Kisses and keep smiling for life

Tuesday, September 2, 2008

What is out there?

Some time ago I would say that my live that I am cruising now is so boring, but nowadays I cannot have enough of this kind of life. Walking, reading chatting and appreciating prosaic things of our existence, like this afternoon we had opportunity to contemplate the set of the sun or giving the face to a blowing windy. For sure after all this the Helder that we knew is not the same anymore.

The walk that I undertook today was longer than other days also I added some exercises to improve my fitness. I tried to march with stronger movements of arms and a deep breath at the same time like if was in the Army. As if another battle would come.

I am happy as slowly I start to feel my condition back, stronger and also so far I found the new formula to tackle the diabetes, injecting three times a day it worked very well today. The levels of sugar in the blood were under controlled.

Also my evenings are very enjoyable, because if before I was feeling a pain where the tumour was located, now I just feel the pain of healing, which is bearing and much more healthy :) Thus I can read and playing with Olivia at home. In the countdown for the next operation to Liver, I feel weird, if I want that the next operation come quick as possible to turn this page, to another one, at the same time I want that all that days until there could be as longer as possible, probably a desire and pretension that any single day could reserve me something special, be unique.
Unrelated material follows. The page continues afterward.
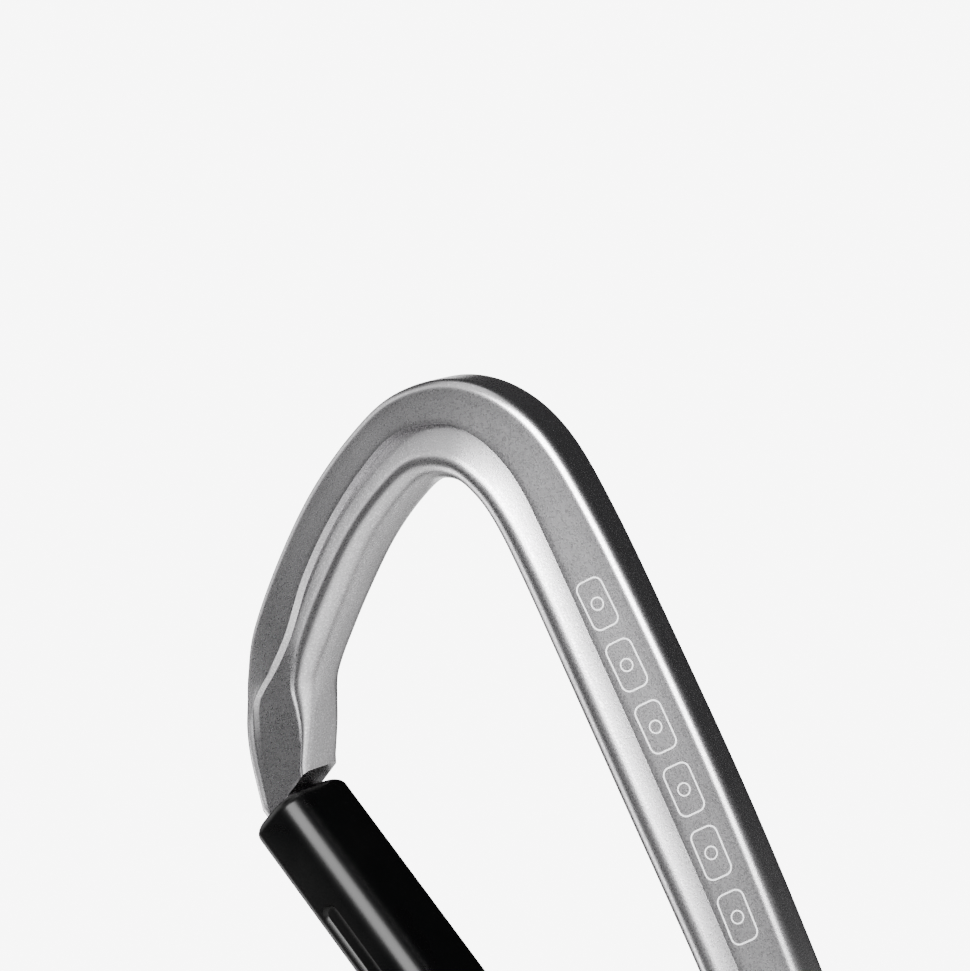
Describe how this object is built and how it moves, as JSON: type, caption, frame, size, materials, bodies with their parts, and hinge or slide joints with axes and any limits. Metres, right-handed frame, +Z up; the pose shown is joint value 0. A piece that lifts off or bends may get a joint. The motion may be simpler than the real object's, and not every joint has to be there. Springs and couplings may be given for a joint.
{
  "type": "climbing quickdraw",
  "caption": "Climbing quickdraw: forged snap carabiners with sprung black gates, joined by a short sewn webbing sling with a rubber keeper.",
  "frame": {"origin": "highest inner point of the top carabiner's wide end, where the quickdraw hangs", "axes": "+Z up along the hanging quickdraw, +X from the gates to the spines, +Y across the carabiners' flat sides"},
  "size_m": [0.0575, 0.017, 0.293],
  "materials": {
    "forged_aluminium": "satin grey anodised, bead blasted",
    "black_gate": "gloss black anodised aluminium",
    "rivet_steel": "bright steel",
    "spring_steel": "bright steel wire",
    "dark_webbing": "woven, matt",
    "orange_thread": "dense stitching, matt",
    "label_fabric": "woven label, blank",
    "keeper_rubber": "moulded, matt"
  },
  "bodies": {
    "top_carabiner": {"top_carabiner_body": "forged_aluminium", "top_gate_rivet": "rivet_steel"},
    "top_gate": {"top_gate": "black_gate", "top_gate_spring": "spring_steel"},
    "top_plunger": {"top_gate_plunger": "rivet_steel"},
    "upper_loop": {"sling_upper_loop": "dark_webbing"},
    "shank": {"sling_front_layer": "dark_webbing", "sling_back_layer": "dark_webbing", "sling_tail_overlap": "dark_webbing", "sling_label": "label_fabric", "top_bar_tack_front": "orange_thread", "top_bar_tack_back": "orange_thread", "upper_bar_tack_front": "orange_thread", "upper_bar_tack_back": "orange_thread", "lower_bar_tack_front": "orange_thread", "lower_bar_tack_back": "orange_thread", "bottom_bar_tack_front": "orange_thread", "bottom_bar_tack_back": "orange_thread"},
    "bottom_carabiner": {"bottom_carabiner_body": "forged_aluminium", "bottom_gate_rivet": "rivet_steel", "sling_lower_loop": "dark_webbing", "rubber_keeper": "keeper_rubber"},
    "bottom_gate": {"bottom_gate": "black_gate", "bottom_gate_spring": "spring_steel"},
    "bottom_plunger": {"bottom_gate_plunger": "rivet_steel"}
  },
  "joints": [
    {"name": "top_gate_hinge", "type": "hinge", "parent": "top_carabiner", "child": "top_gate", "pos_m": [-0.0204, 0, -0.0723], "axis": [0, 1, 0], "range_deg": [0, 28], "stiffness_Nm_per_rad": 0.08, "springref_deg": -34.38},
    {"name": "top_plunger_slide", "type": "slide", "parent": "top_gate", "child": "top_plunger", "axis": [-0.2957, 0, 0.9553], "range_m": [0, 0.0014], "deforming": ["top_gate_spring"]},
    {"name": "upper_loop_rock", "type": "hinge", "parent": "top_carabiner", "child": "upper_loop", "pos_m": [-0.0058, 0, -0.0836], "axis": [0, 1, 0], "range_deg": [-8, 8]},
    {"name": "upper_webbing_flex", "type": "hinge", "parent": "upper_loop", "child": "shank", "pos_m": [-0.0058, 0, -0.1009], "axis": [1, 0, 0], "range_deg": [-45, 45]},
    {"name": "lower_webbing_flex", "type": "hinge", "parent": "shank", "child": "bottom_carabiner", "pos_m": [-0.0058, 0, -0.1729], "axis": [1, 0, 0], "range_deg": [-45, 45]},
    {"name": "bottom_gate_hinge", "type": "hinge", "parent": "bottom_carabiner", "child": "bottom_gate", "pos_m": [-0.0204, 0, -0.2015], "axis": [0, -1, 0], "range_deg": [0, 28], "stiffness_Nm_per_rad": 0.08, "springref_deg": -34.38},
    {"name": "bottom_plunger_slide", "type": "slide", "parent": "bottom_gate", "child": "bottom_plunger", "axis": [-0.2957, 0, -0.9553], "range_m": [0, 0.0014], "deforming": ["bottom_gate_spring"]}
  ],
  "couplings": [
    {"joint": "top_plunger_slide", "follows": "top_gate_hinge", "m_per_rad": 0.00286},
    {"joint": "bottom_plunger_slide", "follows": "bottom_gate_hinge", "m_per_rad": 0.00286}
  ]
}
In advance for tomorrow afternoon meeting with the surgeon, already this evening I took my shower, a task that the smooth hands of Justyna is the must. I am giving all the importance to the appointment of tomorrow, hoping that I will not be disappointed. Without any thought to interfere in the doctors job, I will try to press him to set a date for the next operation. The out come of Tomorrow it still an incognito equation for us, again we can expect all and nothing from the doctors. We will count with your fingers crossed.

Beijos de todos para todos

In between the storms


Hello

We all woke up later this morning, demanding after a rush to get on time for the appointment with the doctor of the diabetes. It was an opportunity to ask some questions and we got really very good and practical explanations. She said to us that the fact that the half of the pancreas that was now remove - the tail, could made the scenery less badly, because the top of the pancreas is the part where the majority of insulin is produced and that one still active, regarding to the liver she was more realistic than optimistic, depending from how much it will be cut it in the surgery, from 50% up to 80%, my body it will need to adapt, and this could take me two years. Because the Liver also stores sugars again the levels of insulin that I am injecting will need to be adjusted.
Additional she advised me to take three times day insulin instead of two and less amount in each, aiming the meals, breakfast, lunch and dinner. Lastly she made me feel that what is waiting for me is not an impossible task, like if some other people have past already through the same.

In the afternoon after the appointment all the family relaxed and did a small picnic in the canteen of UCL Hospital, Justyna brought some salads from the Sunsbury. For moments I looked outside the canteen and I thought how much the things have changed since I have been there last time. Now I could appreciate all the peoples movements outside, the people running around the main streets and metro station, before when I was coming downstairs to the canteen barely I could looked around me, I was living inside my shell.

Though the difficulties we had and the storms that still to approach us very soon, now it is time to enjoy our sailing through the sea, smoothly we are going through different ports and like any sailor before the tempest take advantage to look after other details and organize all to be ready for the big moment.